Taylor’s first assistant and case manager Frank Trosclair indicated immediately after the ruling that the state will appeal to the Third Circuit, noting the number of continuances granted at the defense’s request over the years.
Edwards found that in none of the instances of continuance did it appear the state was ready for trial.
“A prosecutor cannot try a defendant if he is not physically present in court; certainly not while he is incarcerated in Texas.
“The evidence and argument offered by the state in this case did not prove any motion or plea filed by the defense affected its ability to prosecute; in contrast, it proved the opposite by demonstrating its own inaction as the sole cause of delay,” the judge ruled.
Then Edwards pens a thought that could have far-reaching affect in the parish criminal courtrooms:
Writing about testimony regarding how a continuance came about, Edwards said,
“Regardless of either side’s recollection, the fact remains that on the date the defendant failed to appear, no steps were taken by the State at that time to exercise due diligence in discovering the whereabouts of the defendant.
“By choosing to avail itself of ‘customary practice’, which by itself may be practical and efficient, the state is unable to offer any evidence that would satisfy the burden of due diligence.
“No matter how common the practice, in this particular case, because neither prosecutor nor defense attorney followed the statutory rules of criminal procedure, the state lost the ability to prove its due diligence.”
Continuances heretofore have been asked for, objected to and granted in a similar fashion as in this case as a matter of routine in the district.
Does that practice jeopardize other pending criminal matters? Time will tell.
Edwards continues:
“While the record certainly reflects several motions to continue filed by the defense, ‘over the state’s objection’, each motion was instantly granted by the court.
“Thus, no suspension occurred as the court ruled on the motions immediately. More importantly any motion to continue which occurred during the defendant’s incarceration is not a delay attributable to the defense.
“Any defense attorney would be forced to continue the case, again and again, because the sole power to proceed to trial lies with the state: Only the prosecutor possesses the ability to secure the presence of an incarcerated defendant held outside of Louisiana.”
The hearing on which Edwards based his ruling was held on May 12.

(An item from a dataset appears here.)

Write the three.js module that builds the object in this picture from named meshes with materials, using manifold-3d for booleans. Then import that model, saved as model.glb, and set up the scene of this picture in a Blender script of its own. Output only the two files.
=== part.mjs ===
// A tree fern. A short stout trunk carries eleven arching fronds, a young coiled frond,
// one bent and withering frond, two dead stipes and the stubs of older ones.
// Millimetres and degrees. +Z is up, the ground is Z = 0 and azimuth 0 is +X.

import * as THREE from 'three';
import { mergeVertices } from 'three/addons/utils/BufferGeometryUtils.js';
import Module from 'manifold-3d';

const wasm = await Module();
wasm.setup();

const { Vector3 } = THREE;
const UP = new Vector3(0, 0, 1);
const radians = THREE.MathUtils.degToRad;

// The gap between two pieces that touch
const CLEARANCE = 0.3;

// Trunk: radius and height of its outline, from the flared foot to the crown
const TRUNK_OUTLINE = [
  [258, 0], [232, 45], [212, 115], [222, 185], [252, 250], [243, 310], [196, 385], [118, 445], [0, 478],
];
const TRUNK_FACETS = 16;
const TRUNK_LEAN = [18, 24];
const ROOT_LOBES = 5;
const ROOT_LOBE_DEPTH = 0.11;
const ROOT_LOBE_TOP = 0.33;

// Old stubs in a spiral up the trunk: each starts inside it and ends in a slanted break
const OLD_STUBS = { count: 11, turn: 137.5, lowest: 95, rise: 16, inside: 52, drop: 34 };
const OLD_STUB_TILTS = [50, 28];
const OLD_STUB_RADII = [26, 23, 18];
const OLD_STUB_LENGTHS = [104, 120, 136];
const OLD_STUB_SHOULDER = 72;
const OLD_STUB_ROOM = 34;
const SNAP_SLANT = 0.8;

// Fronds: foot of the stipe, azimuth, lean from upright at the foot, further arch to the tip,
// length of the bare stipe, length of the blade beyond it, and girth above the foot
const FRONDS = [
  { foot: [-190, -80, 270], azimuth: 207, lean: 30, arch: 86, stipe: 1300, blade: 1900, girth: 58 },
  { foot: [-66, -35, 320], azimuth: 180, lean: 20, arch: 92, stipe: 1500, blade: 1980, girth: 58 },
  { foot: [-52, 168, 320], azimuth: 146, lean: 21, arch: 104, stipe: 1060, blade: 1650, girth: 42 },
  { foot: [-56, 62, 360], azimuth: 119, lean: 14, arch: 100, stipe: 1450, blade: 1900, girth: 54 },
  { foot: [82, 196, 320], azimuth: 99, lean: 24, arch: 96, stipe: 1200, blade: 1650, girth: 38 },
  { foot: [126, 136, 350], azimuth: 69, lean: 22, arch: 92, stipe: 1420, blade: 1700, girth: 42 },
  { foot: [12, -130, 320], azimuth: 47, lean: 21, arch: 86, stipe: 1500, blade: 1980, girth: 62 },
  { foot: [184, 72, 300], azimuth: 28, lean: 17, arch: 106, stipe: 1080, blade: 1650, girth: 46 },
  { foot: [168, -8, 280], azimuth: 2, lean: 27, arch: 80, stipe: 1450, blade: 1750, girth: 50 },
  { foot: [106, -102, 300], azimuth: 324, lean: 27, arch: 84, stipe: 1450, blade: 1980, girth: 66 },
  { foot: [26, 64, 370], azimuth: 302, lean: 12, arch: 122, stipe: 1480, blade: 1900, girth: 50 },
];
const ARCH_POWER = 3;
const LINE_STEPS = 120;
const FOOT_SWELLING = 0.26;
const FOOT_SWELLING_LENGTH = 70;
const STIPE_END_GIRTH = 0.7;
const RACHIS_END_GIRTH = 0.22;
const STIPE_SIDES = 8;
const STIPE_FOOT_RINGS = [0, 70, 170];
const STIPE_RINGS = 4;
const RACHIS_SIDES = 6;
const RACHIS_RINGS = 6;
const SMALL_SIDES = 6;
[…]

On May 27, Catalon pleaded guilty in federal court in Lafayette to possession of cocaine with intent to distribute.
He faces a maximum of 40 years in prison, four years of supervised probation, and a $5 million fine when sentenced on Aug. 28.
He was arrested on Jan. 17 of this year on I-10 by a Lake Charles police officer who found 35 ounces of cocaine in Catalon’s vehicle.
At the time he was a probation and parole fugitive from Texas.